Prompt → Write out, precisely and in full, each line of the material.

* * * * * * *

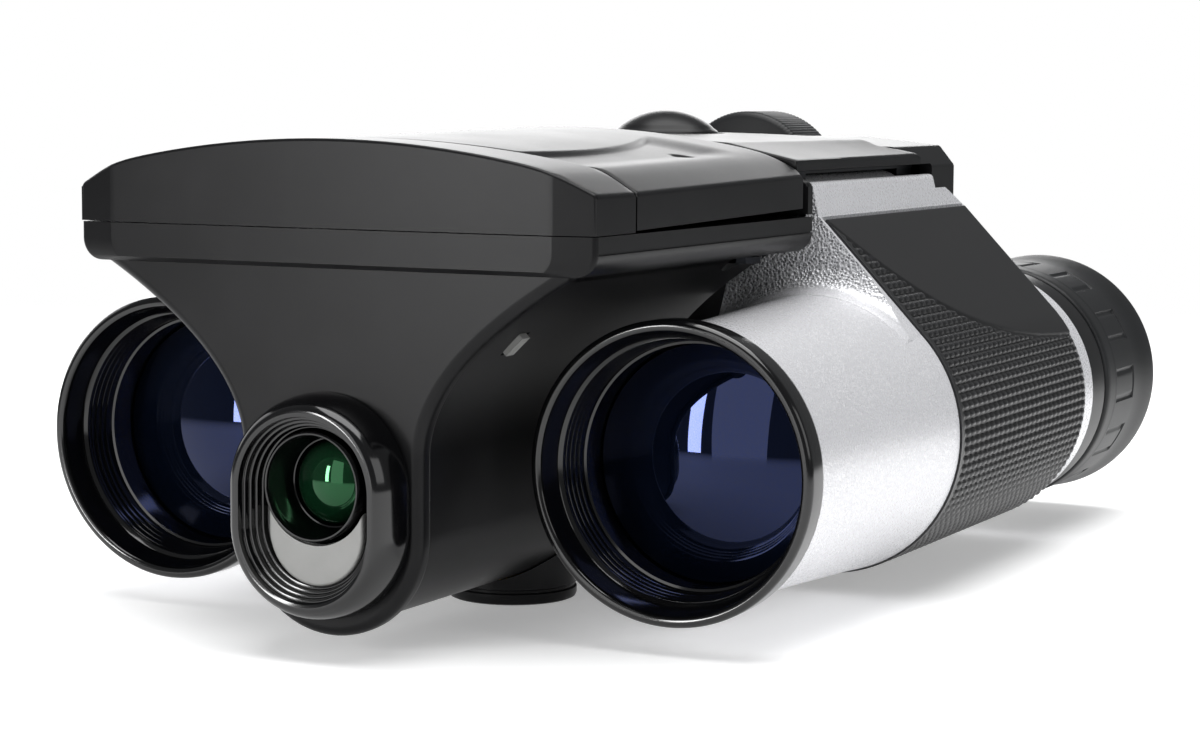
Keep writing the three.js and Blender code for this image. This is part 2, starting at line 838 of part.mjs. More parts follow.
function neckRing(centre) {
  const profile = [
    [13.05, BARREL_END_Y + GAP],
    [15.2, BARREL_END_Y + GAP],
    [15.2, 100.9],
    [14.9, 101.3],
    [13.05, 101.3],
  ];
  return turned("Y", profile, centre);
}

function eyecup(centre) {
  const [front, rear] = EYECUP_Y;
  const profile = [
    [13.9, front],
    [15.1, front],
    [15.3, front + 0.4],
    [15.35, 112],
    [15.9, 119.5],
    [16, rear - 1.2],
    [15.5, rear - 0.2],
    [14.9, rear],
    [12.6, rear],
    [11.8, rear - 0.7],
    [11.8, rear - 1.9],
    [13.9, 117.6],
  ];
  return turned("Y", profile, centre);
}

function buildBarrel(parent, side) {
  const label = side > 0 ? "left" : "right";
  const centre = [side * BARREL_X, 0];
  const make = (name, body, material) => piece(parent, `${label}_${name}`, body, material);
  make("barrel_shell", barrelShell(side), SILVER);
  make("grip", barrelGrip(side), RUBBER);
  make("objective_ring", objectiveRing(centre), GLOSS);
  make("objective_lens", objectiveLens(centre), GLASS_BLUE);
  make("focus_cell", ring("Y", 9.7, 13.2, 25.5, 31.5, centre, FINE), BLACK);
  make("focus_lens", ring("Y", 0, 9.5, 27, 30, centre, FINE), GLASS);
  make("roof_prism", roofPrism(centre), GLASS);
  make("pechan_prism", pechanPrism(centre), GLASS);
  make("ocular_tube", ocularTube(centre), BLACK);
  make("eye_lens", eyeLens(centre), GLASS);
  make(side > 0 ? "neck_ring" : "diopter_ring", neckRing(centre), GLOSS);
  make("eyecup_carrier", ring("Y", 12.95, 13.7, 103, 111, centre), GLOSS);
  make("eyecup", eyecup(centre), RUBBER);
  make("hinge_pin", rod("Y", PIN_R, 40, 80.5, [side * PIN_X, PIN_Z]), STEEL);
}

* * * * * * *

Exercise output →
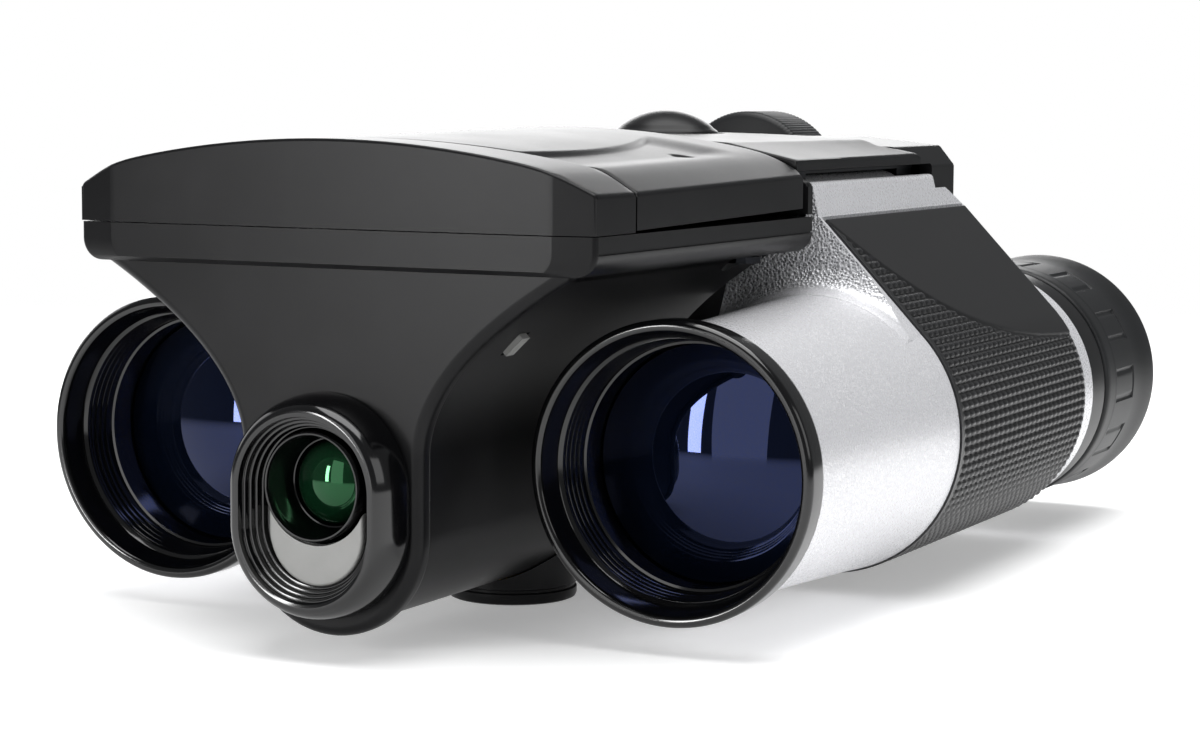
Keep writing the three.js and Blender code for this image. This is part 2, starting at line 838 of part.mjs. More parts follow.
function neckRing(centre) {
  const profile = [
    [13.05, BARREL_END_Y + GAP],
    [15.2, BARREL_END_Y + GAP],
    [15.2, 100.9],
    [14.9, 101.3],
    [13.05, 101.3],
  ];
  return turned("Y", profile, centre);
}

function eyecup(centre) {
  const [front, rear] = EYECUP_Y;
  const profile = [
    [13.9, front],
    [15.1, front],
    [15.3, front + 0.4],
    [15.35, 112],
    [15.9, 119.5],
    [16, rear - 1.2],
    [15.5, rear - 0.2],
    [14.9, rear],
    [12.6, rear],
    [11.8, rear - 0.7],
    [11.8, rear - 1.9],
    [13.9, 117.6],
  ];
  return turned("Y", profile, centre);
}

function buildBarrel(parent, side) {
  const label = side > 0 ? "left" : "right";
  const centre = [side * BARREL_X, 0];
  const make = (name, body, material) => piece(parent, `${label}_${name}`, body, material);
  make("barrel_shell", barrelShell(side), SILVER);
  make("grip", barrelGrip(side), RUBBER);
  make("objective_ring", objectiveRing(centre), GLOSS);
  make("objective_lens", objectiveLens(centre), GLASS_BLUE);
  make("focus_cell", ring("Y", 9.7, 13.2, 25.5, 31.5, centre, FINE), BLACK);
  make("focus_lens", ring("Y", 0, 9.5, 27, 30, centre, FINE), GLASS);
  make("roof_prism", roofPrism(centre), GLASS);
  make("pechan_prism", pechanPrism(centre), GLASS);
  make("ocular_tube", ocularTube(centre), BLACK);
  make("eye_lens", eyeLens(centre), GLASS);
  make(side > 0 ? "neck_ring" : "diopter_ring", neckRing(centre), GLOSS);
  make("eyecup_carrier", ring("Y", 12.95, 13.7, 103, 111, centre), GLOSS);
  make("eyecup", eyecup(centre), RUBBER);
  make("hinge_pin", rod("Y", PIN_R, 40, 80.5, [side * PIN_X, PIN_Z]), STEEL);
}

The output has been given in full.